Setting the exposure based on the highlights seems to be to be the best option as clipped highlights and blank white areas are not what I want in my images. Second to that is the shadow area exposure which will be rendered in relation to the highlights. All that remains then is a quick check of the histogram to determine if the scene falls within the desired range and unimportant areas are not clipped at the bottom of the exposure. Losing highlight detail is not an option for me, while losing shadow detail is less important depending on the image but is easily remedied by a second exposure if needed,

The histogram confirmed that the scene was within the dynamic range of the camera, meaning the exposure I established for the sky did not force the shadows into clipping at the lower end. There was, in fact a substantial amount of foreground detail available as the left end of the histogram did not “hit the wall”. This gave me a good exposure for post processing with a single raw capture. The hump at the left of the big dip in the histogram represents the foreground information and the hump at the right represents the sky area.

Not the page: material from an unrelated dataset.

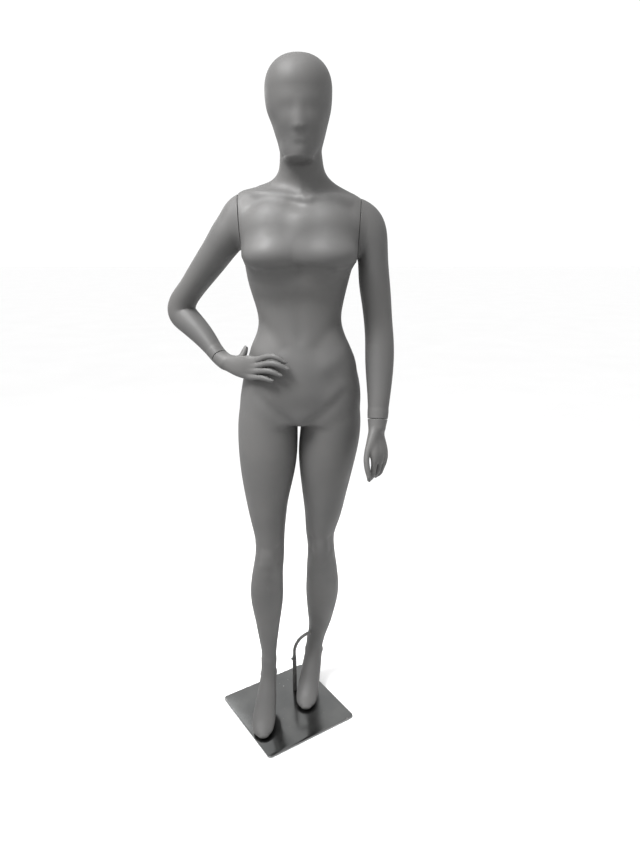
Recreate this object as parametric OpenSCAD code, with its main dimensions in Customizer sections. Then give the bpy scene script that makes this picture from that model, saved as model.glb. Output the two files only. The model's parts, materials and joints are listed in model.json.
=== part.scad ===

In post processing there was contrast added to the sky, which showed values from slightly below middle gray to the high 240s. There was also contrast added to the foreground, and in particular to the wood structure. In both cases the corrections were made using masks to limit the corrections to specific areas. Brightening the wood by raising the contrast in curves significantly increased the foreground interest and made the image come to life. The color version was interesting, but the image to me needed to be B&W. That conversion was pretty easy since the primary dynamic changes had been done in the color version, but final tweaks to the wood structure needed to be applied to the B&W version to get the real impact where it needed to be.